* Listed entries *
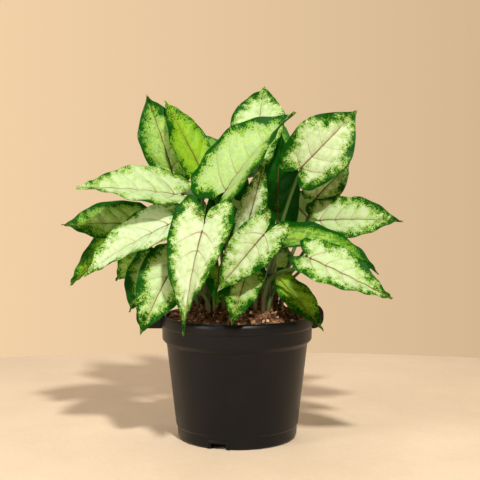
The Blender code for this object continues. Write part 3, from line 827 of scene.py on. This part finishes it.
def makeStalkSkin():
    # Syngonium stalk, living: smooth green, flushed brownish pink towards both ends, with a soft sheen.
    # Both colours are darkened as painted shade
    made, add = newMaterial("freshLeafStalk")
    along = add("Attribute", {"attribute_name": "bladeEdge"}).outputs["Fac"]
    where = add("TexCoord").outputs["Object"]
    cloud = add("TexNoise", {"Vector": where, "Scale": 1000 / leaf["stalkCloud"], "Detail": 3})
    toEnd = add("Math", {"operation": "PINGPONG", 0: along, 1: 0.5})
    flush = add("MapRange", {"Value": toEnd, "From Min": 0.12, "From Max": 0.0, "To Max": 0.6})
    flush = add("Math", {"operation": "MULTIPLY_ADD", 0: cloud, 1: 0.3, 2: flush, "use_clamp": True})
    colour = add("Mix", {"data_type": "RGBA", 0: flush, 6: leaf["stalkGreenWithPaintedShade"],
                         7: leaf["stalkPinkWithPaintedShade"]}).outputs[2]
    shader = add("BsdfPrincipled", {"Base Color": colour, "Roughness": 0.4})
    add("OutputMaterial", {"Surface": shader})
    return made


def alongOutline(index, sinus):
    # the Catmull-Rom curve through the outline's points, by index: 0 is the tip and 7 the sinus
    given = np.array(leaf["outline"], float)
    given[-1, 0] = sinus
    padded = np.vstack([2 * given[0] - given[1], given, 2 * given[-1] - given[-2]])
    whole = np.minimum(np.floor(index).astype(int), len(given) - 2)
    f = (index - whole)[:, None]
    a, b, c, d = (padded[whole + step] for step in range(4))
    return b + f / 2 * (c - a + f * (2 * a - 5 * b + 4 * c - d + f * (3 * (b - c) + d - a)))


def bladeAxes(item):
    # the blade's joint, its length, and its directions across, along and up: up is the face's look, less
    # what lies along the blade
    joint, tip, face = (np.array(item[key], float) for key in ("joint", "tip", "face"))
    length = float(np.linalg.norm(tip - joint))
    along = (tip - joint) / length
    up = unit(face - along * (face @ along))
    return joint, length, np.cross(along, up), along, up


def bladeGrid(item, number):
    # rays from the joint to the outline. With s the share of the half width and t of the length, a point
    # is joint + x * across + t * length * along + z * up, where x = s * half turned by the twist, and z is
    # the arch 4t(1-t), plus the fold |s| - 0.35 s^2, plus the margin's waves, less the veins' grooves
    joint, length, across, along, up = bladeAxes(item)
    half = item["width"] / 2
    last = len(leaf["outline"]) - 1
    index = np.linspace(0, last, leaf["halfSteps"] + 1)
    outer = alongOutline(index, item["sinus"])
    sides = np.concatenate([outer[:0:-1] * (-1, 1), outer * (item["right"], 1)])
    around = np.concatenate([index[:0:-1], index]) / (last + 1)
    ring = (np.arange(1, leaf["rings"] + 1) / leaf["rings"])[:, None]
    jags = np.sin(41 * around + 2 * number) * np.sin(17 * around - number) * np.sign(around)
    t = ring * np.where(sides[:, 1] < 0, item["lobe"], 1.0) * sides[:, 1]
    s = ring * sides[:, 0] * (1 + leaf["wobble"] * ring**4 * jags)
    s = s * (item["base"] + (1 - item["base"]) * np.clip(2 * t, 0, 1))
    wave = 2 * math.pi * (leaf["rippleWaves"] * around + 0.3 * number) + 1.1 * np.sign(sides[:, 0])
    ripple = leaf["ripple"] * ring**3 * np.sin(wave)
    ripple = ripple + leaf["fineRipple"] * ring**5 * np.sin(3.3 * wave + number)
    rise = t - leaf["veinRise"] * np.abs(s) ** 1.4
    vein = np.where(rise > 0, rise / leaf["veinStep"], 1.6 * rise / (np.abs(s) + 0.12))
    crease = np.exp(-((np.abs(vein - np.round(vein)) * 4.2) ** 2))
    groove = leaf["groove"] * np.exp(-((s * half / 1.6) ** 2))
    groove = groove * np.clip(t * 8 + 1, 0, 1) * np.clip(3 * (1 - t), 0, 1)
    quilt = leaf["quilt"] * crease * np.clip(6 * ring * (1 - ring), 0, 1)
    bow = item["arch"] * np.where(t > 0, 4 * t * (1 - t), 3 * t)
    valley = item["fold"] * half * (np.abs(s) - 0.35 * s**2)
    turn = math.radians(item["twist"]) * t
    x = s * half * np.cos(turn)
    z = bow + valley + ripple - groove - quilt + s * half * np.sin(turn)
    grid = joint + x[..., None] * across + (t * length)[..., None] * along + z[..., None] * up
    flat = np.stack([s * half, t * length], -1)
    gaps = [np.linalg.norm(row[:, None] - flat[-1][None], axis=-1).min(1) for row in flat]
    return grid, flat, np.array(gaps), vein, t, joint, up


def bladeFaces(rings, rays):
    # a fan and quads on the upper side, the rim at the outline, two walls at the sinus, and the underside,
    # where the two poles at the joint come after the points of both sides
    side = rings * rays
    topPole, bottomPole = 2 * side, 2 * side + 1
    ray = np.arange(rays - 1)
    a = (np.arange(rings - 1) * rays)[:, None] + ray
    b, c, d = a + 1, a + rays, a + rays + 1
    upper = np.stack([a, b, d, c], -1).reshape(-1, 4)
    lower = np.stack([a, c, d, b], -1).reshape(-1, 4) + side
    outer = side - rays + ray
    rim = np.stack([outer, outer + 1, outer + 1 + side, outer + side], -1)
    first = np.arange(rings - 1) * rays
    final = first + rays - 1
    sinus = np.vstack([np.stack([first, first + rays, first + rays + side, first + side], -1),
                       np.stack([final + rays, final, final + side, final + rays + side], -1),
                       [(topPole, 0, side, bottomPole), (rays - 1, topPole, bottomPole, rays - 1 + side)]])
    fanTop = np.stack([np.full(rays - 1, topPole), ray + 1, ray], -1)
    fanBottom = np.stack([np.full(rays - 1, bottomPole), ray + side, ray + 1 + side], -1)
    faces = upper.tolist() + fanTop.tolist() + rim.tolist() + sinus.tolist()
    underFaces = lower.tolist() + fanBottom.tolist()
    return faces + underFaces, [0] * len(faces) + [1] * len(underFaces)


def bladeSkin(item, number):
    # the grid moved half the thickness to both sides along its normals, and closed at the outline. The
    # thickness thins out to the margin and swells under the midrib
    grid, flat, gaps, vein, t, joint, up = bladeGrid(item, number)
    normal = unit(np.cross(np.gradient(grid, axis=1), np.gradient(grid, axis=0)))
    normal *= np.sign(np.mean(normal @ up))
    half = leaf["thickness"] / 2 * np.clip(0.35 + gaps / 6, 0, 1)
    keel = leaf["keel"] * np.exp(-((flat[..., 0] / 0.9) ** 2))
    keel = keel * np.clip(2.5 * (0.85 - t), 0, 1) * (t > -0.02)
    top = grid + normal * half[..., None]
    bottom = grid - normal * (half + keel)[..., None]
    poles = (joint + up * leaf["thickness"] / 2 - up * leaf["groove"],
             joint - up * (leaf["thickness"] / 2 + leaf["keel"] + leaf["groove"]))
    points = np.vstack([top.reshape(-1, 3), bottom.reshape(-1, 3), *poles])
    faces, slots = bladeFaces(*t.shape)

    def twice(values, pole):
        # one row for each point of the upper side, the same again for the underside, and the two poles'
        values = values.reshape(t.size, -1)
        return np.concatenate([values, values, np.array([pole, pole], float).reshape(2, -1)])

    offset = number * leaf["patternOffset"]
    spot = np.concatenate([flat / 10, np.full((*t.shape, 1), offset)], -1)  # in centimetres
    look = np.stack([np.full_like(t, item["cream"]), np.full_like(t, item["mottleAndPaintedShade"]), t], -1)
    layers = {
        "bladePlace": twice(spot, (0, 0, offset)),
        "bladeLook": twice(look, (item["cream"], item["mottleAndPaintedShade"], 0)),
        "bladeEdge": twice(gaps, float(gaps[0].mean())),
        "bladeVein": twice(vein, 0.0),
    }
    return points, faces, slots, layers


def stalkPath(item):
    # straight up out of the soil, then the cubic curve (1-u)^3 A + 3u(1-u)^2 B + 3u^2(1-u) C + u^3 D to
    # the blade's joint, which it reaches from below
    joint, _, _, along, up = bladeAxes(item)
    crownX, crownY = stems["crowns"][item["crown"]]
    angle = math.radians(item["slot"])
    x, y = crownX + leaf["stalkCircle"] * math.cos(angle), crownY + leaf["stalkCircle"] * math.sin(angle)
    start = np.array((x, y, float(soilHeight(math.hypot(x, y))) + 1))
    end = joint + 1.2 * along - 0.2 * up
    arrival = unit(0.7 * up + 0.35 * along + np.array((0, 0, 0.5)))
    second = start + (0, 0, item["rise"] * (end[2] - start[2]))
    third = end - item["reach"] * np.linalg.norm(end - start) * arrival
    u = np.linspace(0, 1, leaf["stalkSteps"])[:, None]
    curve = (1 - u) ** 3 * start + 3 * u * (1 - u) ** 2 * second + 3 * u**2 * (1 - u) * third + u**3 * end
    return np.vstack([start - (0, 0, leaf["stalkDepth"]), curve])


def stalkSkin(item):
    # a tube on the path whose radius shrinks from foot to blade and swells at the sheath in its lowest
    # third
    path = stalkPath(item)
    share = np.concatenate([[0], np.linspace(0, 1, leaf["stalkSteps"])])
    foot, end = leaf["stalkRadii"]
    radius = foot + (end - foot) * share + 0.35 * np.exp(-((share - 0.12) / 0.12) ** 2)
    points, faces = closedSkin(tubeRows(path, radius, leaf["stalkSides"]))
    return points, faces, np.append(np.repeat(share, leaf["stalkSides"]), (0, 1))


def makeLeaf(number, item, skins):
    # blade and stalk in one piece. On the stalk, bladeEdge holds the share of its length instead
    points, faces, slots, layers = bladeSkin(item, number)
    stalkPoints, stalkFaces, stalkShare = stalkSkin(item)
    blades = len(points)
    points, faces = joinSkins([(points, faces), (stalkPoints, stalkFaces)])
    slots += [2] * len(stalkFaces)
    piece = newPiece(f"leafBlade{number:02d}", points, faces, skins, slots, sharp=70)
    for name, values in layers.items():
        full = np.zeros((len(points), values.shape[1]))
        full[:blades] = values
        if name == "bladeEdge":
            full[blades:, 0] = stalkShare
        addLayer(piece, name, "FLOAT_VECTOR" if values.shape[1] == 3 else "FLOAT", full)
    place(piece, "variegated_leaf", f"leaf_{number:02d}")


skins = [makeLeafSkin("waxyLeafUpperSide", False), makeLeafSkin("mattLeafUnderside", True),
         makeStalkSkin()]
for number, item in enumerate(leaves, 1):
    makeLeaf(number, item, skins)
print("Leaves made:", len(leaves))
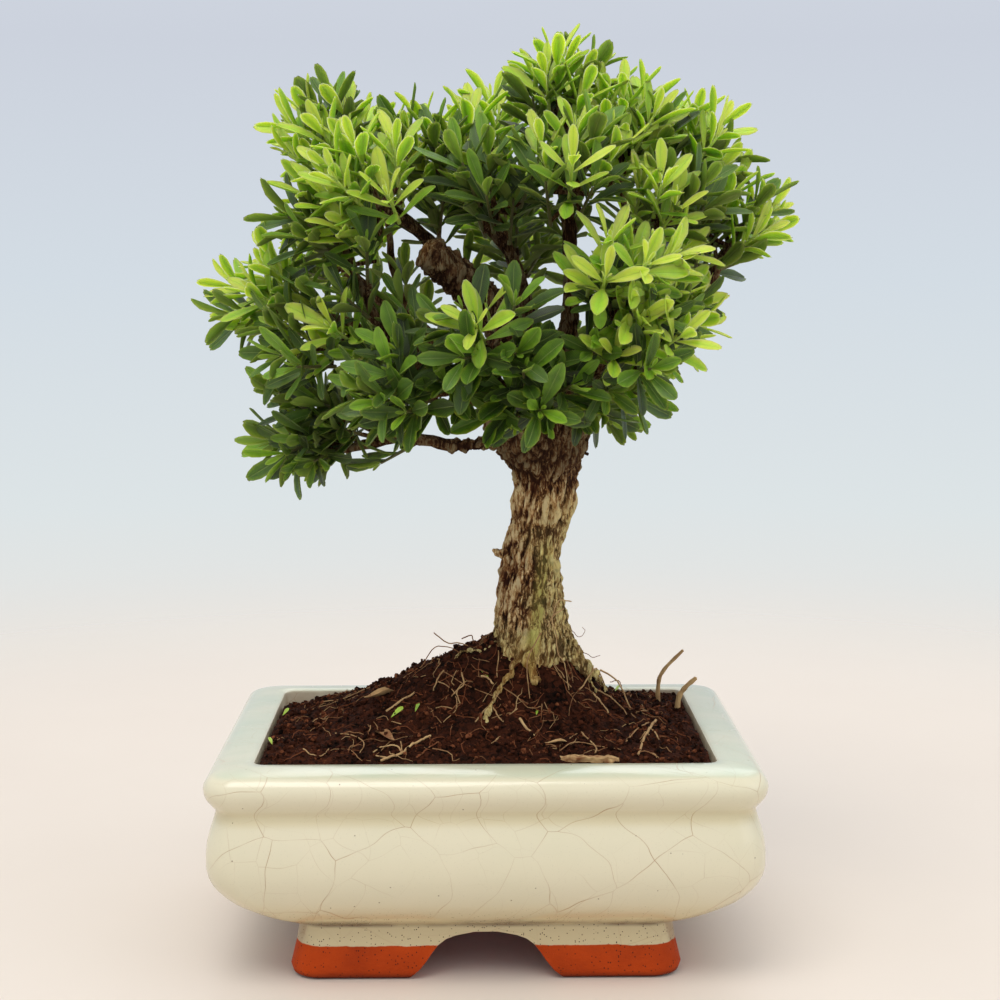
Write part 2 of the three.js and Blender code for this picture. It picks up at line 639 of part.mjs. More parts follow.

* Exercise requirements *
Return exactly, please, the lines of the material from the first one down to and including the line where "return made" appears.

* Final answer *
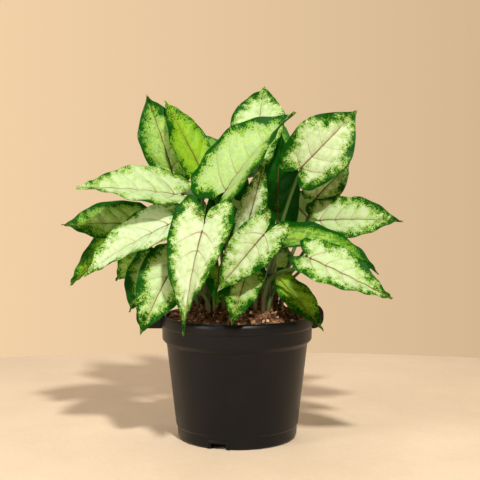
The Blender code for this object continues. Write part 3, from line 827 of scene.py on. This part finishes it.
def makeStalkSkin():
    # Syngonium stalk, living: smooth green, flushed brownish pink towards both ends, with a soft sheen.
    # Both colours are darkened as painted shade
    made, add = newMaterial("freshLeafStalk")
    along = add("Attribute", {"attribute_name": "bladeEdge"}).outputs["Fac"]
    where = add("TexCoord").outputs["Object"]
    cloud = add("TexNoise", {"Vector": where, "Scale": 1000 / leaf["stalkCloud"], "Detail": 3})
    toEnd = add("Math", {"operation": "PINGPONG", 0: along, 1: 0.5})
    flush = add("MapRange", {"Value": toEnd, "From Min": 0.12, "From Max": 0.0, "To Max": 0.6})
    flush = add("Math", {"operation": "MULTIPLY_ADD", 0: cloud, 1: 0.3, 2: flush, "use_clamp": True})
    colour = add("Mix", {"data_type": "RGBA", 0: flush, 6: leaf["stalkGreenWithPaintedShade"],
                         7: leaf["stalkPinkWithPaintedShade"]}).outputs[2]
    shader = add("BsdfPrincipled", {"Base Color": colour, "Roughness": 0.4})
    add("OutputMaterial", {"Surface": shader})
    return made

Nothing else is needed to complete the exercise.